Oh, I think this is on both of them and they both share blame.
Harry 100% rushed into marriage after less than 18 months in a long-distance relationship. He had a history of failed relationships where the women ultimately blamed, in part, the British tabloid media's invasiveness as well as his own, as noted above, unresolved emotional trauma related to his mother's death and life in that royal fishbowl. He jumped, way too fast, into proposing before Meghan had lived in the UK long enough to really get a feel for what was to come because he was scared she would walk away. And, honestly, if you read Spare, you get a sense of the anger in him simmering just below the carefully constructed facade that he dealt with by drinking too much and emotional outbursts that were a LOT for those around him to handle.
Meghan also rushed into the marriage - she wanted the level of fame that came with being a member of the world's most famous royal family. She also came from the entertainment industry which has a different attitude toward accepting luxury goods & clothes than the BRF - the BRF doesn't do endorsements, instead, you pay for your clothes, etc, plus you don't wear jewelry from questionable givers like MBS unless it's been approved by the government. She really did not understand that the BRF is accountable to the British public and how those optics matter in a way that Hollywood doesn't concern itself with. I think she really believed that royal life really was all about hobnobbing with celebrities, having the best seats at Wimbledon, wearing designer clothes to charity galas, cutting media deals on the side (remember Harry suggesting to the Disney CEO at The Lion King London premiere that Meghan would be a great narrator for some documentary?), and being able to handpick her "projects" with very little oversight or input from anyone - certainly not the Cambridges (when they were still sharing an office & communications team) nor the Prince of Wales (despite the Duchy of Cornwall funding them entirely), and maybe even not the Queen herself. She just didn't think any rules applied to her - which is also Harry's fault because, again if you've read Spare, he certainly didn't seem to grasp how he really wasn't equal to William in the hierarchy and that things like HRH Prince/Princess titles were likely to not be in the cards for his own kids regardless of who he married, or that he and his wife weren't going to have an open checkbook for housing and clothes. It just never occurred to him because he never paid attention to any of those things. And, when it became apparent that royal life was not at all what she had envisioned, Meghan started, as she had done in the past, looking for an exit strategy that WOULD get her what she wanted. In Harry, she had a perfect, emotionally immature and still-traumatized mark and it was easy enough to cast herself in the role of the hounded, harassed innocent who only he could rescue.

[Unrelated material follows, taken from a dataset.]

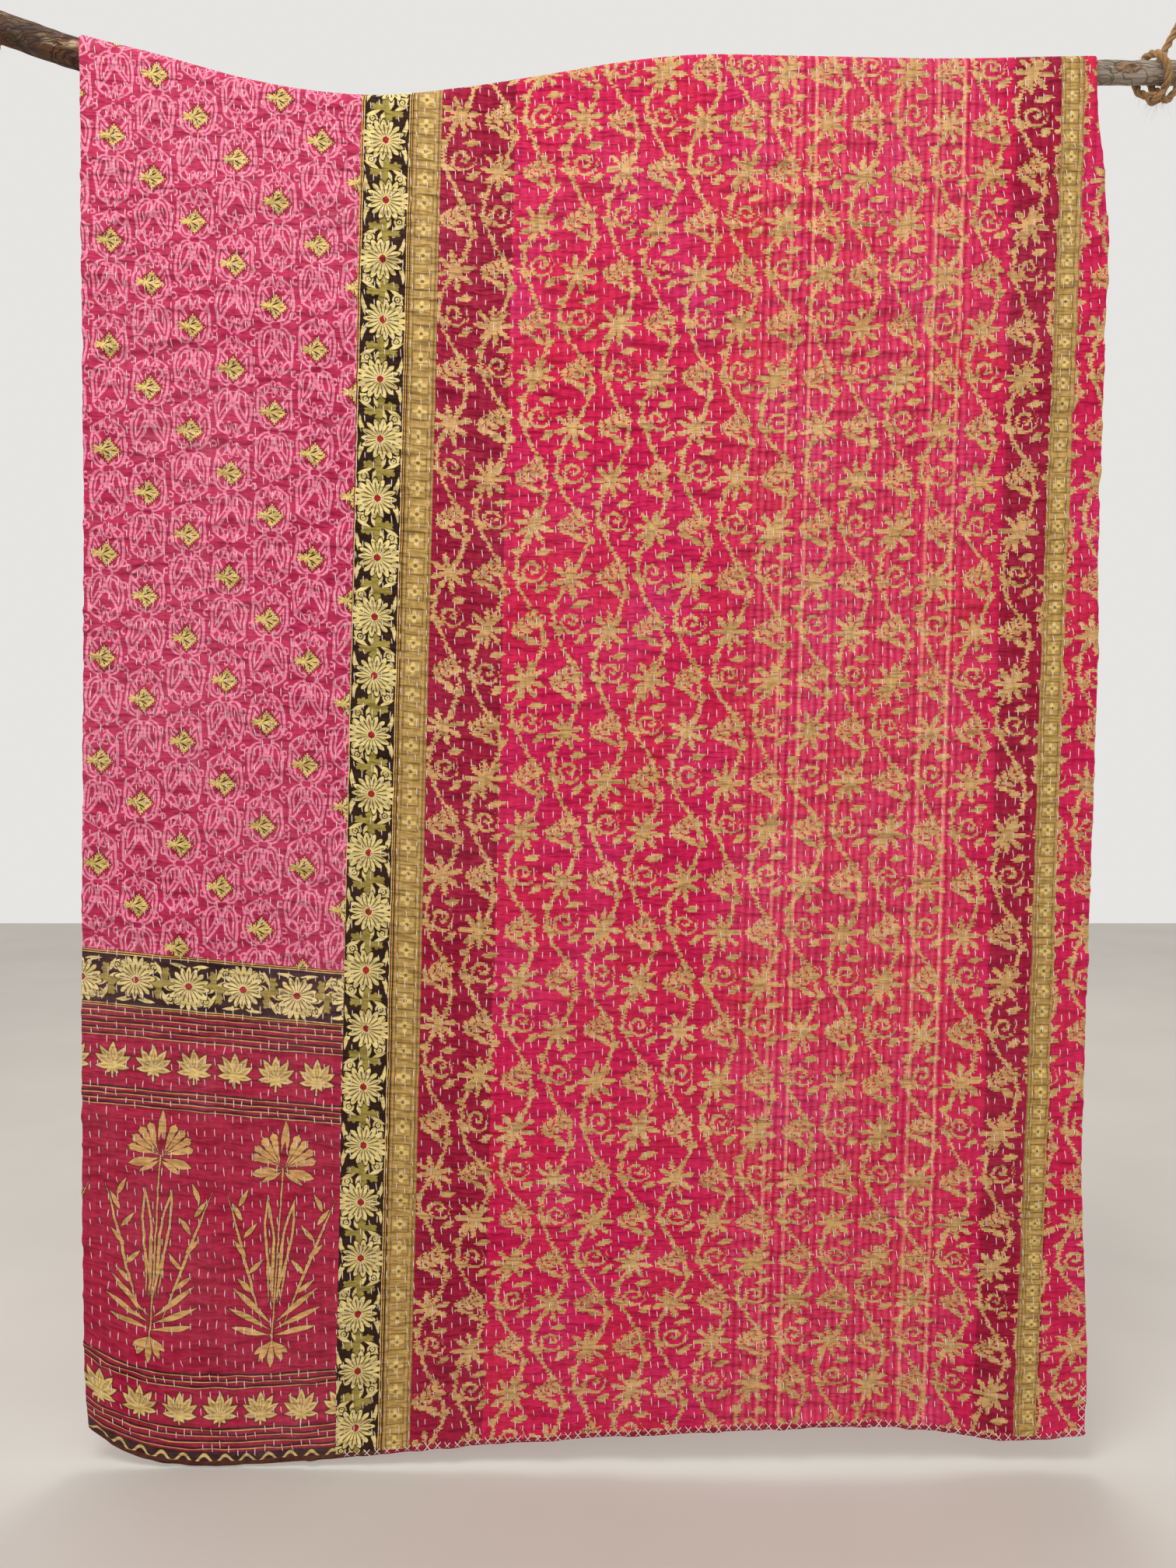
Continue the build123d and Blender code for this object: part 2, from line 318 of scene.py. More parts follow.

But, really, that's on Harry when it's all said and done. He wanted out as much as she did - and he's said that many times over the years, long before he met Meghan. She just gave him the path by which to pursue his long-desired exit from the BRF. All of his protestations through the years that he'd never leave because he knew William needed his support? Hollow. If they were truthful, he'd have not behaved like the selfish, emotionally stunted man he really is. And, let's not think for one second that Meghan is "sharing" information with close friends (or Omid Scobie) without Harry's by and leave. I've come to believe Meghan would be perfectly happy living the Hollywood celebrity fake philanthropist lifestyle that she now has and that most everything now coming out is being driven by Harry's inexplicable jealousy of and anger towards his older brother. He is boiling mad that he didn't inherit the Duchy of Cornwall and that he and his wife actually have to earn the money necessary to fund their lifestyle and that his only real currency/earnings value is because he is a Prince of the UK and NI and nothing else. There's no value beyond the accident of his birth family, but he is too immature to accept (or maybe even realize) that he threw away the outstanding opportunities he had with his excellent education to either attend university or pursue a real career with the British Army.
Meghan is a go-getter and a hustler. She will land on her feet just fine. The real question is how long does she continue to put up with Harry? They both have toxic character traits - one of hers is excising people from her life once they've outlived their usefulness. God knows, I wouldn't want to deal with Harry the man-child for as long as she has. I do give her a lot of credit for hanging on this long, but I'm skeptical we'll be talking about them as a married couple in five years.